My wife was a lapsed Catholic and I despised Christianity when we met, so Christianity wasn’t in our consciousness at all. But I still believe Christ was with us even when we did not see or acknowledge him. And our relationship was both good and given to us for our salvation. Of course it missed the mark. We not only couldn’t see the target, we weren’t even aware a target existed. But our relationship was good from the beginning. Nothing will ever convince me otherwise.
I’m reminded of something a speaker did when my younger son was in our church’s youth group (and I was a volunteer youth leader). It was one of those weekend events focusing to a significant degree on sex. At one point she did an illustration where sheets of colored tissue paper were glued together on a white poster poster. When they were peeled off, there were many colored pieces left behind. She related that to what happens when you have sex as though it was a bad thing.
Of course, that’s not what happens when you have sex with someone. That’s what happens when you build a relationship — sexual or non-sexual — with another human being. We are relational beings and when you invest in someone else, you leave your mark on them and they leave theirs on you.

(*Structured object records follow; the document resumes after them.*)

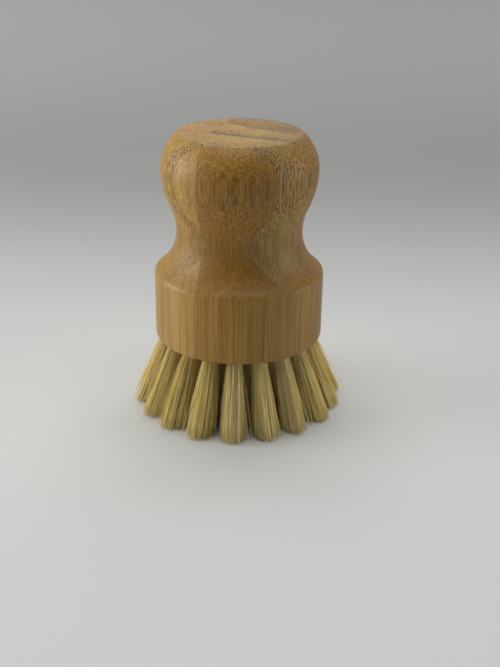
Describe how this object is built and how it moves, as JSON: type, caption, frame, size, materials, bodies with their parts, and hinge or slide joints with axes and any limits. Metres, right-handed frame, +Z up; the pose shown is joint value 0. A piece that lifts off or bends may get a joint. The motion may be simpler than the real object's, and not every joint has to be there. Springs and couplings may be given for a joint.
{
  "type": "dish brush",
  "caption": "Palm-held dish brush: turned bamboo knob with a waist and a round base, set with rings of fibre tufts that flare outwards and end level.",
  "frame": {"origin": "on the brush's axis, level with the trimmed ends of the fibres that it stands on", "axes": "+Z up the axis from the fibres to the knob's top; -Y is the side that faces the picture's camera"},
  "size_m": [0.065, 0.0648, 0.0861],
  "materials": {
    "bamboo": "turned and sanded, satin",
    "plant_fibre": "dry plant fibre, matt"
  },
  "bodies": {
    "root": {"handle": "bamboo", "tuft_centre": "plant_fibre", "tuft_inner_01": "plant_fibre", "tuft_inner_02": "plant_fibre", "tuft_inner_03": "plant_fibre", "tuft_inner_04": "plant_fibre", "tuft_inner_05": "plant_fibre", "tuft_inner_06": "plant_fibre", "tuft_middle_01": "plant_fibre", "tuft_middle_02": "plant_fibre", "tuft_middle_03": "plant_fibre", "tuft_middle_04": "plant_fibre", "tuft_middle_05": "plant_fibre", "tuft_middle_06": "plant_fibre", "tuft_middle_07": "plant_fibre", "tuft_middle_08": "plant_fibre", "tuft_middle_09": "plant_fibre", "tuft_middle_10": "plant_fibre", "tuft_middle_11": "plant_fibre", "tuft_middle_12": "plant_fibre", "tuft_outer_01": "plant_fibre", "tuft_outer_02": "plant_fibre", "tuft_outer_03": "plant_fibre", "tuft_outer_04": "plant_fibre", "tuft_outer_05": "plant_fibre", "tuft_outer_06": "plant_fibre", "tuft_outer_07": "plant_fibre", "tuft_outer_08": "plant_fibre", "tuft_outer_09": "plant_fibre", "tuft_outer_10": "plant_fibre", "tuft_outer_11": "plant_fibre", "tuft_outer_12": "plant_fibre", "tuft_outer_13": "plant_fibre", "tuft_outer_14": "plant_fibre", "tuft_outer_15": "plant_fibre", "tuft_outer_16": "plant_fibre", "tuft_outer_17": "plant_fibre", "tuft_outer_18": "plant_fibre"}
  },
  "joints": []
}
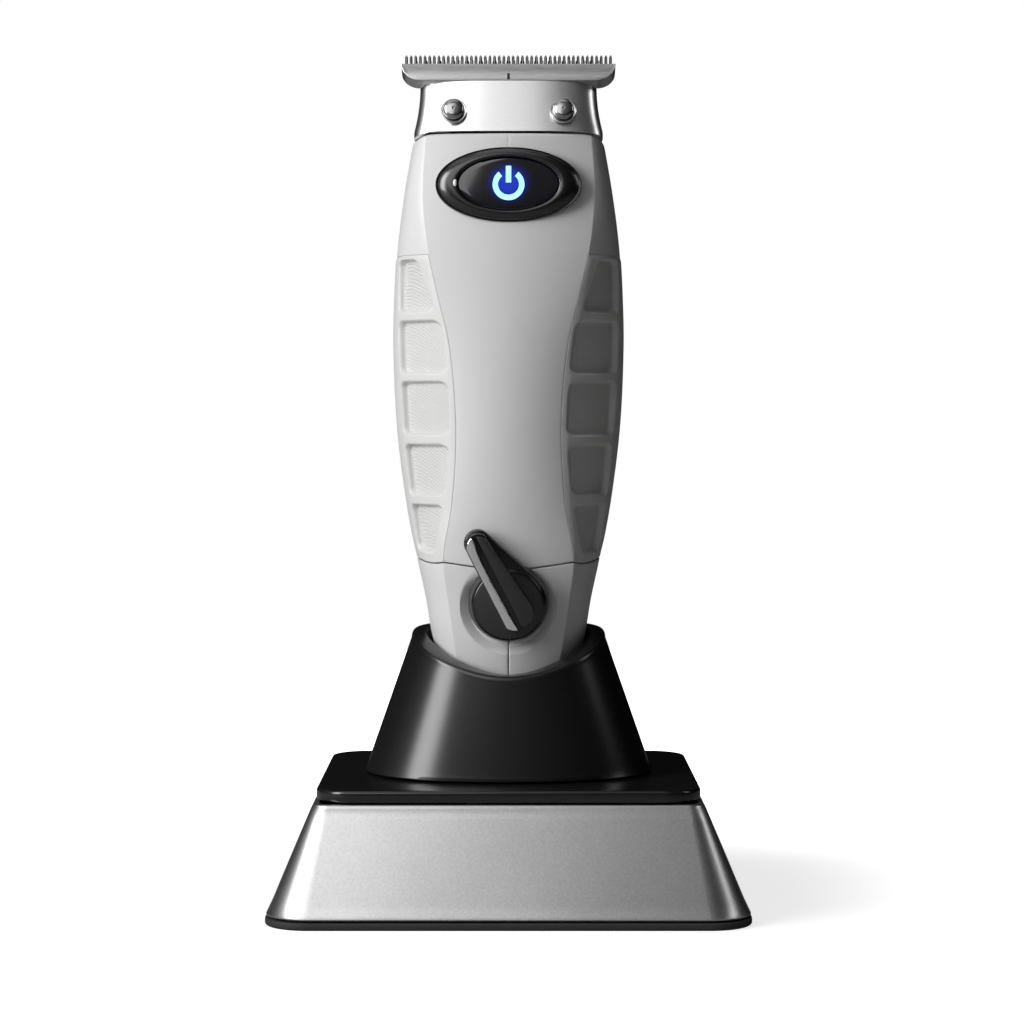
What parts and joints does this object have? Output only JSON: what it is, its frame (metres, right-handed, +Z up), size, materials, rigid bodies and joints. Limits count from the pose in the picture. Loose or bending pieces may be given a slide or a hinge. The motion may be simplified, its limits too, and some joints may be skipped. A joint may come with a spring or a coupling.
{
  "type": "body groomer",
  "caption": "Cordless T-blade body groomer with rotary switch, lit power button and gripped sides, standing in a weighted charging stand.",
  "frame": {"origin": "on the table, under the middle of the stand's foot pad", "axes": "+Z up along the trimmer, -Y the front with the button and the switch, +X to the right seen from the front"},
  "size_m": [0.0884, 0.0794, 0.1595],
  "materials": {
    "pad_rubber": "matte",
    "base_black": "matte",
    "ballast_iron": "as cast",
    "stand_steel": "fine satin",
    "plate_black": "semi-gloss",
    "cradle_black": "satin",
    "circuit_board": "solder mask",
    "inlet_black": "satin",
    "contact_brass": "bright",
    "nylon": "natural",
    "spring_steel": "polished",
    "wire_red": "sleeved",
    "screw_steel": "machined",
    "washer_chrome": "polished",
    "body_grey": "smooth satin",
    "grip_grey": "fine textured pockets",
    "blade_steel": "satin ground",
    "motor_steel": "drawn can",
    "moulded_black": "moulded",
    "cell_wrap": "shrink sleeve",
    "bezel_gloss": "high gloss",
    "button_gloss": "high gloss, lit mark",
    "light_blue": "frosted",
    "knob_black": "gloss and satin",
    "lever_chrome": "polished"
  },
  "bodies": {
    "stand": {"foot_pad": "pad_rubber", "base_plate": "base_black", "base_screw_1": "screw_steel", "base_screw_2": "screw_steel", "base_screw_3": "screw_steel", "base_screw_4": "screw_steel", "ballast_weight": "ballast_iron", "stand_shell": "stand_steel", "stand_top_plate": "plate_black", "cradle_cup": "cradle_black", "charging_board": "circuit_board", "inlet_jack": "inlet_black", "inlet_pin": "contact_brass", "inlet_bezel": "inlet_black", "contact_block": "nylon", "contact_spring_left": "spring_steel", "contact_spring_right": "spring_steel", "contact_wire_left": "wire_red", "contact_wire_right": "wire_red"},
    "contact_left": {"contact_pin_left": "contact_brass"},
    "contact_right": {"contact_pin_right": "contact_brass"},
    "rotor": {"motor_shaft": "motor_steel", "eccentric_crank": "contact_brass"},
    "cutter": {"moving_blade": "blade_steel", "drive_yoke": "nylon"},
    "button": {"power_button": "button_gloss", "light_guide": "light_blue"},
    "switch": {"switch_knob": "knob_black", "lever_trim": "lever_chrome", "switch_shaft": "motor_steel"},
    "trimmer": {"main_board": "circuit_board", "button_board": "circuit_board", "charge_pad_left": "contact_brass", "charge_pad_right": "contact_brass", "battery_holder": "nylon", "blade_tension_spring": "spring_steel", "housing_screw_1": "screw_steel", "housing_screw_2": "screw_steel", "housing_screw_3": "screw_steel", "housing_screw_4": "screw_steel", "blade_screw_left": "screw_steel", "blade_screw_right": "screw_steel", "blade_washer_left": "washer_chrome", "blade_washer_right": "washer_chrome", "front_housing": "body_grey", "rear_housing": "body_grey", "lower_housing_left": "body_grey", "lower_housing_right": "body_grey", "rear_head_cover": "body_grey", "grip_left": "grip_grey", "grip_right": "grip_grey", "fixed_blade": "blade_steel", "motor_case": "motor_steel", "motor_bracket": "moulded_black", "rotary_switch_body": "moulded_black", "tact_switch": "moulded_black", "battery_cell": "cell_wrap", "button_bezel": "bezel_gloss", "status_led": "light_blue"}
  },
  "joints": [
    {"name": "trimmer_lift", "type": "slide", "parent": "stand", "child": "trimmer", "axis": [0, 0, 1], "range_m": [0, 0.055]},
    {"name": "switch_turn", "type": "hinge", "parent": "trimmer", "child": "switch", "pos_m": [0, -0.01445, 0.0572], "axis": [0, 0.9912, 0.1323], "range_deg": [0, 58]},
    {"name": "button_press", "type": "slide", "parent": "trimmer", "child": "button", "axis": [0, 0.9945, -0.1045], "range_m": [0, 0.0005], "stiffness_N_per_m": 600, "springref_m": -0.0003},
    {"name": "motor_turn", "type": "hinge", "parent": "trimmer", "child": "rotor", "pos_m": [0, 0.0004, 0.141], "axis": [0, 0, 1], "range_deg": [-90, 90]},
    {"name": "cutter_slide", "type": "slide", "parent": "trimmer", "child": "cutter", "axis": [1, 0, 0], "range_m": [-0.0011, 0.0011]},
    {"name": "contact_press_left", "type": "slide", "parent": "stand", "child": "contact_left", "axis": [0, 0, 1], "range_m": [-0.0008, 0], "stiffness_N_per_m": 300, "springref_m": 0.0004, "deforming": ["contact_spring_left"]},
    {"name": "contact_press_right", "type": "slide", "parent": "stand", "child": "contact_right", "axis": [0, 0, 1], "range_m": [-0.0008, 0], "stiffness_N_per_m": 300, "springref_m": 0.0004, "deforming": ["contact_spring_right"]}
  ],
  "couplings": [
    {"joint": "cutter_slide", "follows": "motor_turn", "m_per_rad": 0.0007}
  ]
}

And though it can be perverted in unhealthy and evil ways, that’s fundamentally a good thing. Pause and think for a minute of all the people who have helped shape the person you are today. Sex is just another potential facet in those relationships.
An informed, consensual, healthy sexual relationship that strengthens and reinforces our humanity and is not destructive to ourselves or others will always be good even when it misses the mark. Trying to make the two mutually exclusive is a false dichotomy.